3. ClassificationProposal and Classifier interfaces​

Implement reference/INTERFACES.md.

  • Create packages/core/src/types/classifier.ts with ClassificationProposal, Classifier, ClassifierContext.
  • Create packages/classifiers/src/adapter.ts with wrapLegacyClassifier.
  • For every existing rule classifier in packages/classifiers/src/, write a wrapper that adapts its output to ClassificationProposal. Do not change the rule logic itself.
  • Add unit tests verifying each wrapped classifier produces output equivalent to the pre-wrap output (modulo the new source and source_id fields).

Success: every rule classifier emits ClassificationProposal[]. The solver code is updated minimally to consume the new shape but produces identical solutions.

4. Policy registry​

Implement ClassifierPolicy and PolicyRegistry.

  • Create packages/core/src/policy.ts with the types from reference/INTERFACES.md.
  • Create packages/core/src/policy-defaults.ts β€” a default policy table where every component is rule_only.
  • Wire the registry into the solver path: before solving, filter proposals through PolicyRegistry.apply().
  • Unit tests: policy filtering is correct for each mode.

Success: policy registry exists, defaults to current behavior (rule-only everywhere), is the single place a future migration to neural will edit.

5. Locale profile​

Implement LocaleProfile and LocaleRegistry.

  • Create packages/core/src/locale.ts with the types from reference/INTERFACES.md.
  • Create packages/core/src/locales/en-us.ts and packages/core/src/locales/fr-fr.ts with initial profiles.
    • en-US: all current US-applicable rule classifiers, components country, region, locality, postcode, house_number, street, street_prefix, street_suffix, unit, venue, attention, po_box, intersection_a, intersection_b.
    • fr-FR: rule classifiers that apply to FR (most of the universal ones), components above plus cedex, street_prefix_particle, dependent_locality.
  • Wire locale into ClassifierContext and the classification loop. If no locale is provided, all classifiers with locales: ['*'] plus all registered locales' classifiers run (backward compat with current behavior).
  • Unit tests: locale filtering works, profiles register correctly.

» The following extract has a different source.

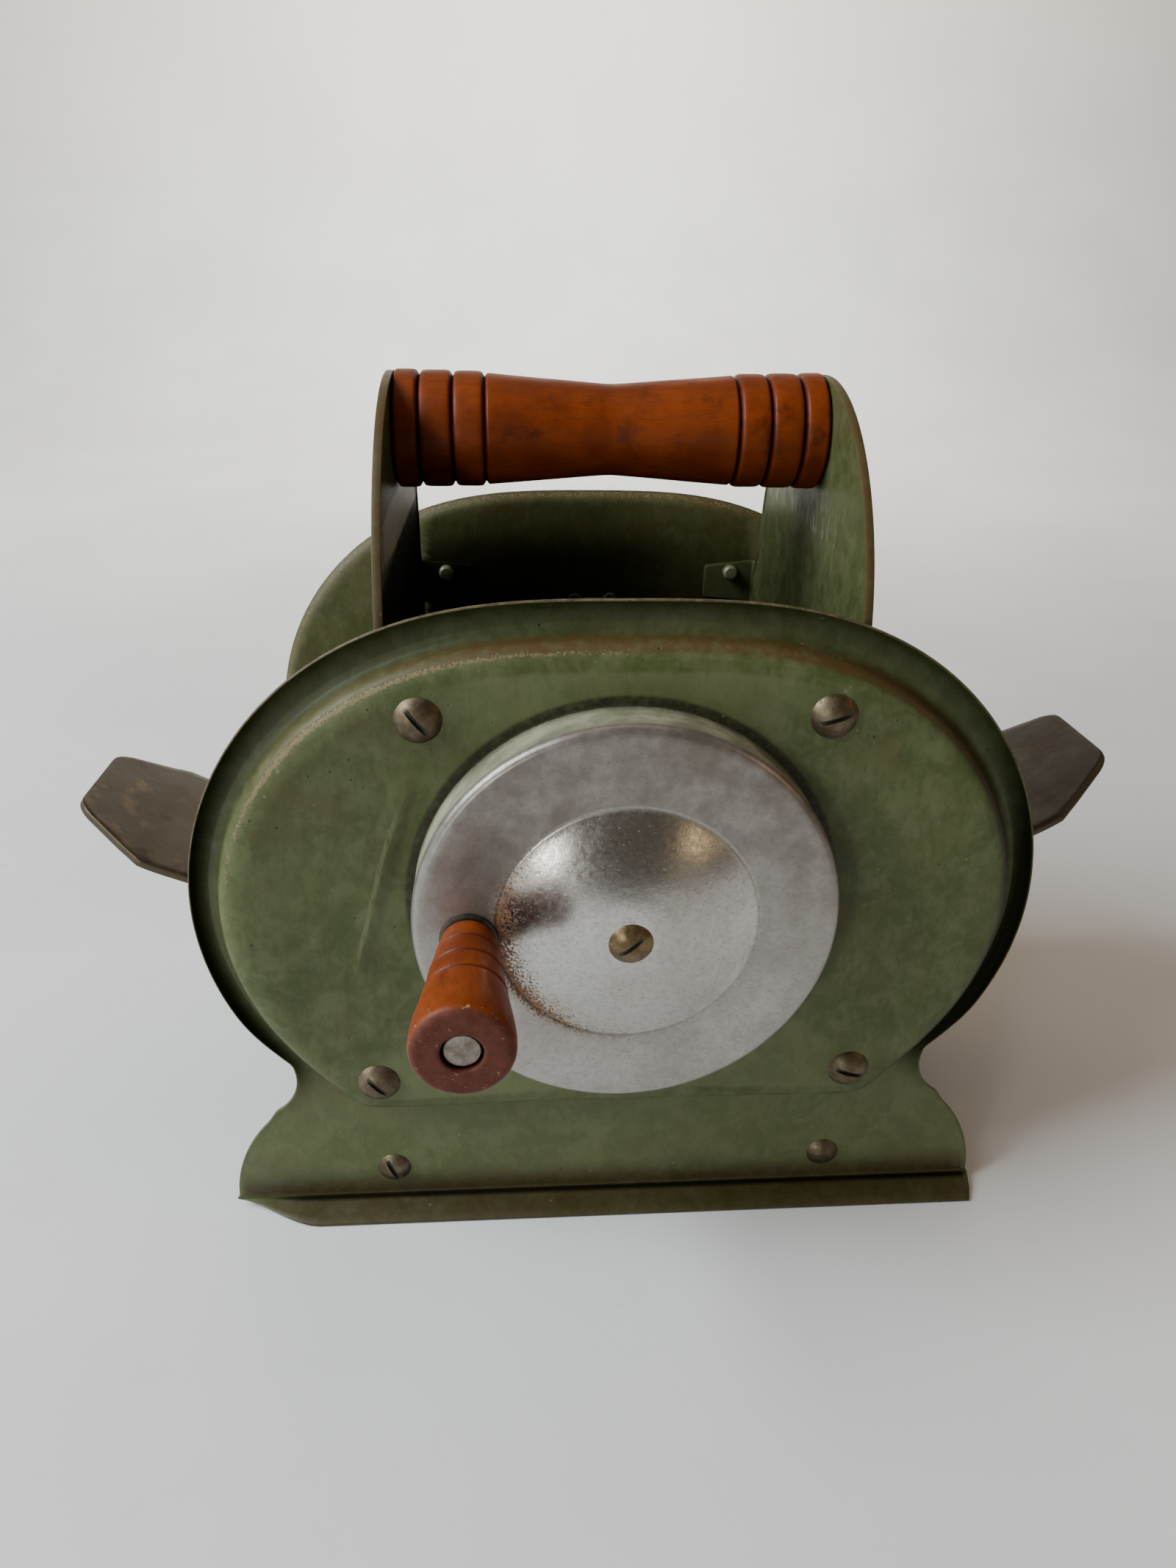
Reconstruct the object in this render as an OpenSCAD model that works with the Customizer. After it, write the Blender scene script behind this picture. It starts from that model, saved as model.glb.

Success: the system has a concept of locale. Default behavior is unchanged. Setting a locale narrows the active classifiers.

6. CLI flag passthrough​

  • Add --locale <bcp47> flag to cli.ts. When set, passes through to classification.
  • Unit test: npx mailwoman parse --locale en-US "..." works.

7. Documentation​

  • Update root README.md with a section on the new architecture. Brief, links to plan docs.
  • Update docs/ (if it exists) with the new component schema as a reference table.

8. Forward-compat sanity check​

Before declaring Phase 0 done, verify the design handles Phase 6 (Japan) cleanly:

  • Mentally add a ja-JP LocaleProfile with componentsSupported: ['prefecture', 'municipality', 'district', 'block', 'sub_block', 'building_number', 'building_name', 'country', 'postcode'] (no street, no house_number).
  • Does any core code break? It shouldn't. If it does, the abstraction is wrong β€” fix it now, not in Phase 6.
  • Verify by running the test suite with a hypothetical JP profile registered (you don't need actual JP classifiers; just verify the registration doesn't throw and the type system is happy).

Success criteria checklist​

Before tagging neural-phase-0-complete:

  • npm test passes across all workspaces
  • npm run lint clean
  • npx mailwoman parse "Mt Tabor Park, 6220 SE Salmon St, Portland, OR 97215, USA" produces output equivalent to pre-refactor
  • npx mailwoman parse --locale fr-FR "8 rue de la RΓ©publique, 75008 Paris, France" runs without error (output quality not yet judged β€” that's Phase 2+)
  • Forward-compat JP check passes
  • LOG.md has entries for each task
  • DECISIONS.md records any non-obvious choices
  • Branch is merged to main, tagged

Things that look like Phase 0 but aren't​

These are tempting in Phase 0; resist:

  • ❌ Writing any neural code. packages/neural/ doesn't exist yet.
  • ❌ Building any corpus adapters. packages/corpus/ doesn't exist yet.
  • ❌ Adding new rule classifiers for FR-specific concepts. That's Phase 1 work, after corpus exists to validate against.
  • ❌ Optimizing the solver. Don't change behavior in Phase 0; only refactor.

When to call this phase done​

When you can demonstrate: "the system runs identically to before, but every classifier output flows through a typed, locale-aware, policy-gated pipeline ready for a neural classifier to plug into."